Why does my tankless water heater start hot and then go cold in the shower?

Most often, flow through the heater drops below the firing threshold, the shower valve starts mixing in cold water, or the unit is restricted by scale and cannot hold temperature. Start by checking whether the problem is only at one shower or at every hot fixture.

Why does it happen more when I turn the shower down?

Tankless heaters need enough water moving through them to stay lit. If you reduce the shower to a low-flow setting, the burner can shut off and you get a blast of cold water.

Can a bad shower cartridge make it seem like the water heater is failing?

Yes.
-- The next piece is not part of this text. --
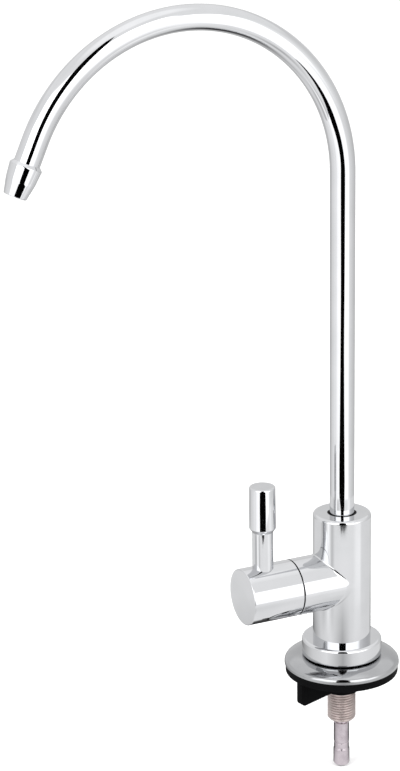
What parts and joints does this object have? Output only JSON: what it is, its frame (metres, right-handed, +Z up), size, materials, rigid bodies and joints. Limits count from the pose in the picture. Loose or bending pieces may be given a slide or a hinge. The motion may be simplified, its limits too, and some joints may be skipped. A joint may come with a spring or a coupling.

A worn shower valve cartridge can drift or cross-mix cold water into the shower even while the water heater is producing normal hot water. That is especially likely if sinks still stay hot when the shower goes cold.
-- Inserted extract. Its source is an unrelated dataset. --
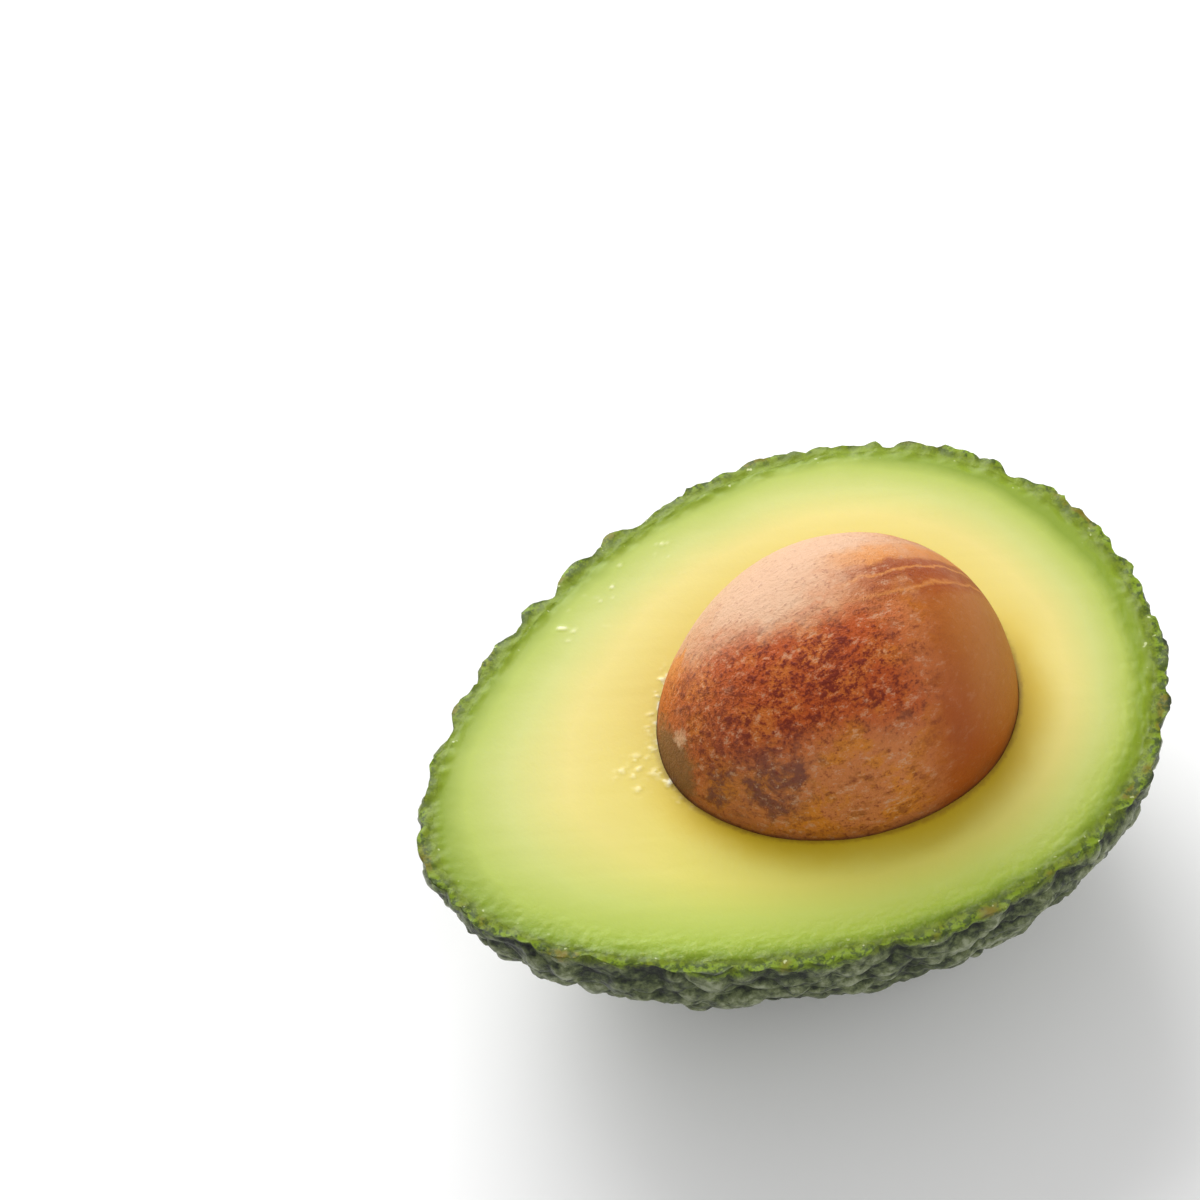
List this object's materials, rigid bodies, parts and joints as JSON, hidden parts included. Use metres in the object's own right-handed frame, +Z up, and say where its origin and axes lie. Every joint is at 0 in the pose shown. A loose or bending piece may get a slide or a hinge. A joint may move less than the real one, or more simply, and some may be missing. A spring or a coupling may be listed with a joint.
{
  "type": "halved avocado",
  "caption": "Half of an avocado cut lengthwise, lying on its back with the seed still seated in the level cut face.",
  "frame": {"origin": "under the middle of the fruit's bounding box, on the surface that the back rests on", "axes": "+X along the fruit to its broad end, +Y across the cut face, +Z up out of the cut face"},
  "size_m": [0.0974, 0.0724, 0.0558],
  "materials": {
    "skin": "dark green pebbled skin with a dull waxy sheen, lime green where it is cut",
    "flesh": "soft moist cut flesh, butter yellow at the seed and green at the rim",
    "seed": "satin brown seed coat with dark mottling and fine veins"
  },
  "bodies": {
    "root": {"skin": "skin", "flesh": "flesh", "seed": "seed"}
  },
  "joints": []
}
Will descaling help a tankless water heater that goes cold during showers?

It often does when the problem has been getting worse gradually, especially in hard-water areas. Scale inside the heat exchanger can reduce flow, cause unstable temperature, and trigger protective shutdown behavior.
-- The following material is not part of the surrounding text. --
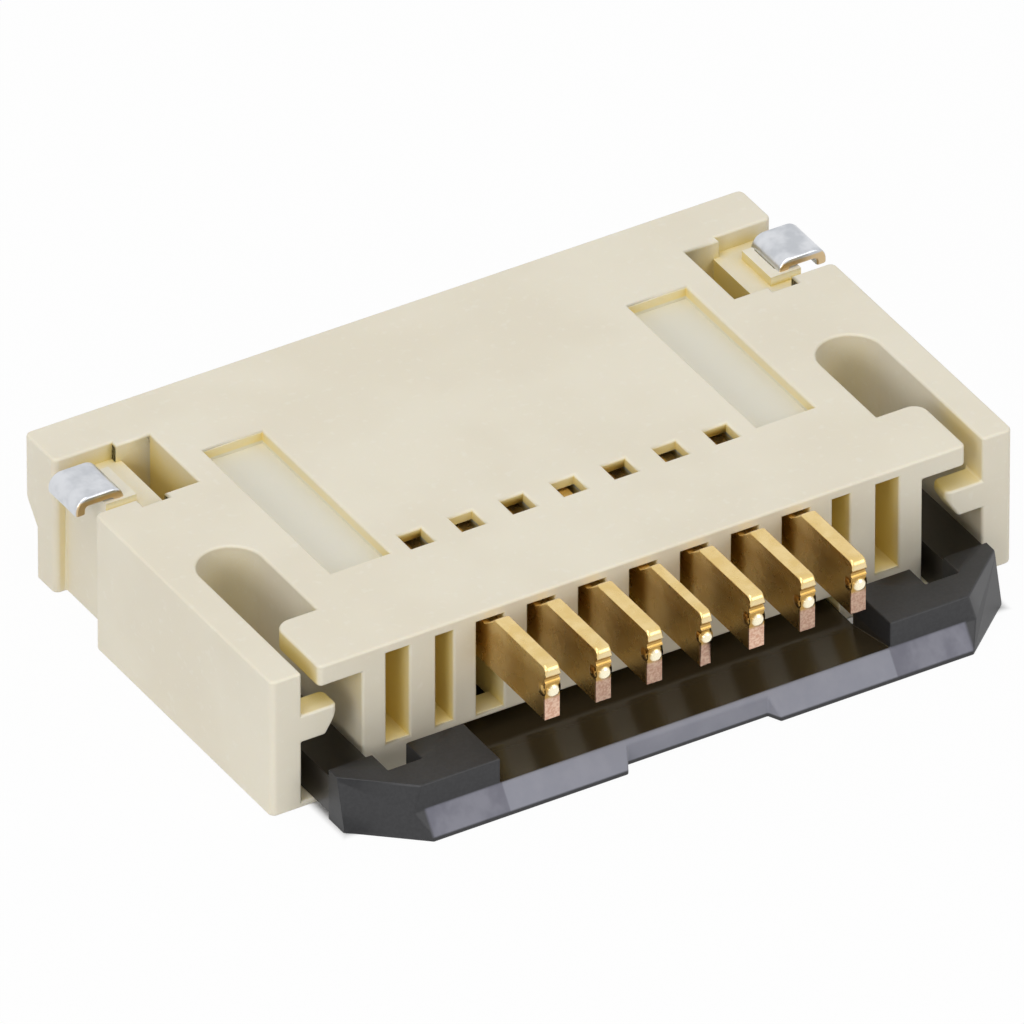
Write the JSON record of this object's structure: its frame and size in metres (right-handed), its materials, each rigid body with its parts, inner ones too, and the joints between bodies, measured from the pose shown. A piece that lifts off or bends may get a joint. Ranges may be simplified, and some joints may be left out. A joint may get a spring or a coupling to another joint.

Should I replace a control board or ignition part if the shower goes cold?

Not as a first move. Those parts are expensive, fitment-sensitive, and not the most common cause of mid-shower cold water. Check fixture behavior, flow, inlet restriction, maintenance history, and any displayed fault clues first.

Is this dangerous if the unit keeps going hot and cold?

The temperature swing itself is a comfort problem, but gas smell, soot, vent issues, repeated faulting, or electrical trouble are safety issues. If any of those show up, stop using the unit and call a qualified technician.